START Dataset excerpt
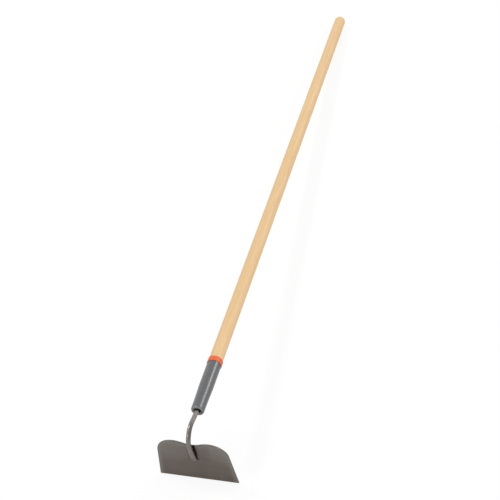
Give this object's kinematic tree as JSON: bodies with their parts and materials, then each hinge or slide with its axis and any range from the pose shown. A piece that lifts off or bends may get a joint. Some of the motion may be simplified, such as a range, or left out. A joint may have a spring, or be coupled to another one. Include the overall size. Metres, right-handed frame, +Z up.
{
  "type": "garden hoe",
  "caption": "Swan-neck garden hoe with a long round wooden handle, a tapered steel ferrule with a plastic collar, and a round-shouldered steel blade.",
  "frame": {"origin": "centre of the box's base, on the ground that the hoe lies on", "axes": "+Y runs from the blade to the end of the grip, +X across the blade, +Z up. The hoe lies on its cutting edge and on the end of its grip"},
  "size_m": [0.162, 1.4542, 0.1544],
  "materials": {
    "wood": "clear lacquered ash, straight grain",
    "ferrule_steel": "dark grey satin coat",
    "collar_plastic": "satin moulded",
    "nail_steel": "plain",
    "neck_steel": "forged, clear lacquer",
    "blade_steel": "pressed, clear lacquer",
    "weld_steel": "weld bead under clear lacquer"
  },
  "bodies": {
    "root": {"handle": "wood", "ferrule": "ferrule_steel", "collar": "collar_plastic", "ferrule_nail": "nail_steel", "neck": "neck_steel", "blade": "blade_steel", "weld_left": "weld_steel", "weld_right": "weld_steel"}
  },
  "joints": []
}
END Dataset excerpt
§ **Task goal**
Your task is to return the full listing exactly as it was given.

§ **Task output**
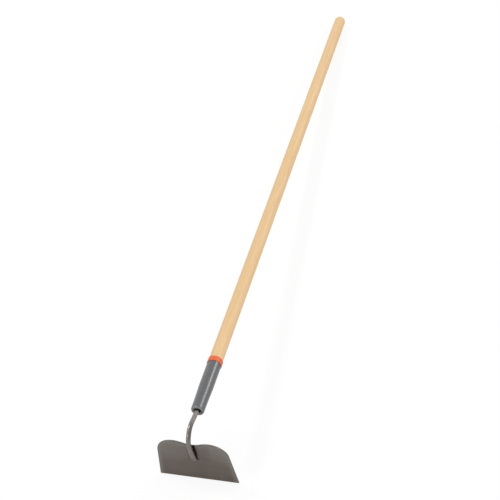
Give this object's kinematic tree as JSON: bodies with their parts and materials, then each hinge or slide with its axis and any range from the pose shown. A piece that lifts off or bends may get a joint. Some of the motion may be simplified, such as a range, or left out. A joint may have a spring, or be coupled to another one. Include the overall size. Metres, right-handed frame, +Z up.
{
  "type": "garden hoe",
  "caption": "Swan-neck garden hoe with a long round wooden handle, a tapered steel ferrule with a plastic collar, and a round-shouldered steel blade.",
  "frame": {"origin": "centre of the box's base, on the ground that the hoe lies on", "axes": "+Y runs from the blade to the end of the grip, +X across the blade, +Z up. The hoe lies on its cutting edge and on the end of its grip"},
  "size_m": [0.162, 1.4542, 0.1544],
  "materials": {
    "wood": "clear lacquered ash, straight grain",
    "ferrule_steel": "dark grey satin coat",
    "collar_plastic": "satin moulded",
    "nail_steel": "plain",
    "neck_steel": "forged, clear lacquer",
    "blade_steel": "pressed, clear lacquer",
    "weld_steel": "weld bead under clear lacquer"
  },
  "bodies": {
    "root": {"handle": "wood", "ferrule": "ferrule_steel", "collar": "collar_plastic", "ferrule_nail": "nail_steel", "neck": "neck_steel", "blade": "blade_steel", "weld_left": "weld_steel", "weld_right": "weld_steel"}
  },
  "joints": []
}